You are viewing a plain text version of this content. The canonical link for it is here.
Posted to commits@couchdb.apache.org by to...@apache.org on 2021/10/21 00:15:46 UTC

[couchdb] 01/01: fix case_clause when HitId and DocId do not match when include_docs=true

This is an automated email from the ASF dual-hosted git repository.

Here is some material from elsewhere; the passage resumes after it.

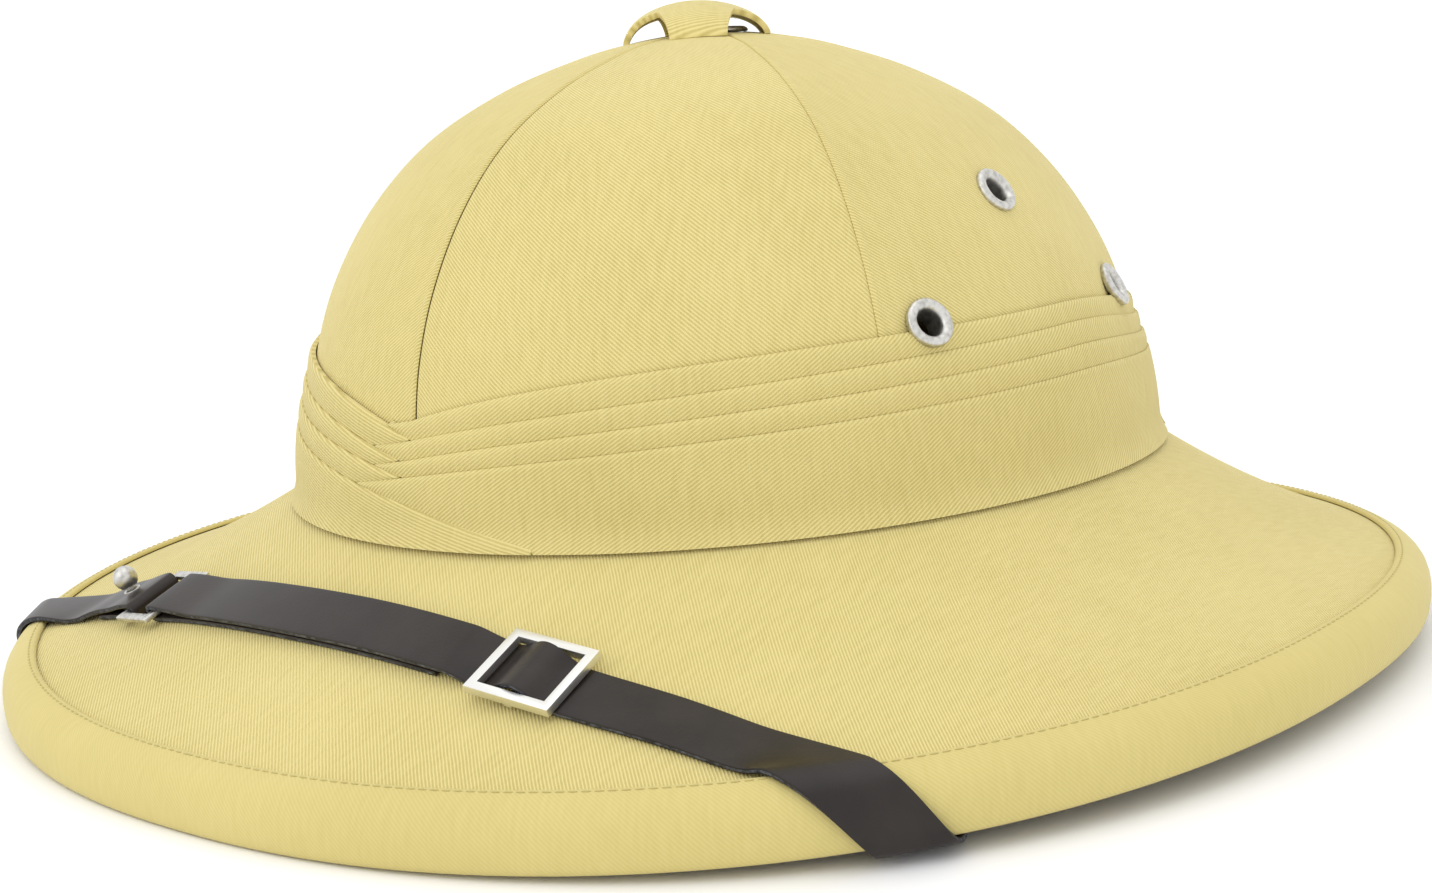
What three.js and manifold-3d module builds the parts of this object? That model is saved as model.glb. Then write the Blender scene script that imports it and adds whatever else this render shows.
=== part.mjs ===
// Pith helmet of the French pattern: a moulded shell in khaki twill, with a pleated band, a bound
// brim, nickel vents and a leather chin strap stowed over the front of the brim.
// Millimetres, +Z up, the front of the helmet towards -Y, resting on Z = 0.
import * as THREE from 'three';
import { mergeVertices } from 'three/addons/utils/BufferGeometryUtils.js';
import Module from 'manifold-3d';

const wasm = await Module();
wasm.setup();

// Rim and brim
const rimHalfWidth = 161;
const rimHalfLength = 168;
const rimFullness = 2.2;
const rimSideLift = 5.5;
const rimDepth = 13.1;
const lineInset = 6.6;
const lineHeight = 11.6;
const brimSag = 2.9;

// Crown
const crownHalfWidth = 100.4;
const crownHalfLength = 114;
const crownSetback = 8;
const crownLean = -3.6;
const crownRootHeight = 40;
const crownRise = 104.4;
const crownSideLift = 1.8;
const crownBackDrop = 1.2;

// Walls and clearances
const shellWall = 3;
const clothWall = 1;
const gap = 0.35;

// Band
const bandHeight = 39;
const bandFlare = 1.5;
const bandFlareHeight = 6;
const bandJoinAngle = 126;
const rightDip = 0.0064;
const leftDip = 0.0108;
const pleatStep = 0.7;
const pleatBase = 1.0;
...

tonysun83 pushed a commit to branch fix-case-clause-dreyfus
in repository https://gitbox.apache.org/repos/asf/couchdb.git

commit 653ab26dc545a8fbfb07723a64f01080be39a08d
Author: Tony Sun <to...@gmail.com>
AuthorDate: Wed Oct 20 17:07:06 2021 -0700

    fix case_clause when HitId and DocId do not match when include_docs=true
    
    Sometimes, a clouseau index may become out of sync with the db or
    become corrupt under certain conditions (heap exhaustion, garbage collection).
    This leads to certain HitIds that get returned which may not exist
    in the current db. Before this fix, we assume the Hit's Id will
    automatically match an Id return from:
    
    fabric:all_docs(DbName, fun callback/2, [], [{keys, DocIds}, {include_docs, true}]).
    
    When the document does not exist, {error, false} is returned for the row.
    This fix  accounts for this scenario and possible other scenarios
    by returning an error to the user and also logging the error when the
    Hit Id does not match what is returned from the _all_docs call.
---
 src/dreyfus/src/dreyfus_httpd.erl | 49 +++++++++++++++++++++++++++++++++------
 1 file changed, 42 insertions(+), 7 deletions(-)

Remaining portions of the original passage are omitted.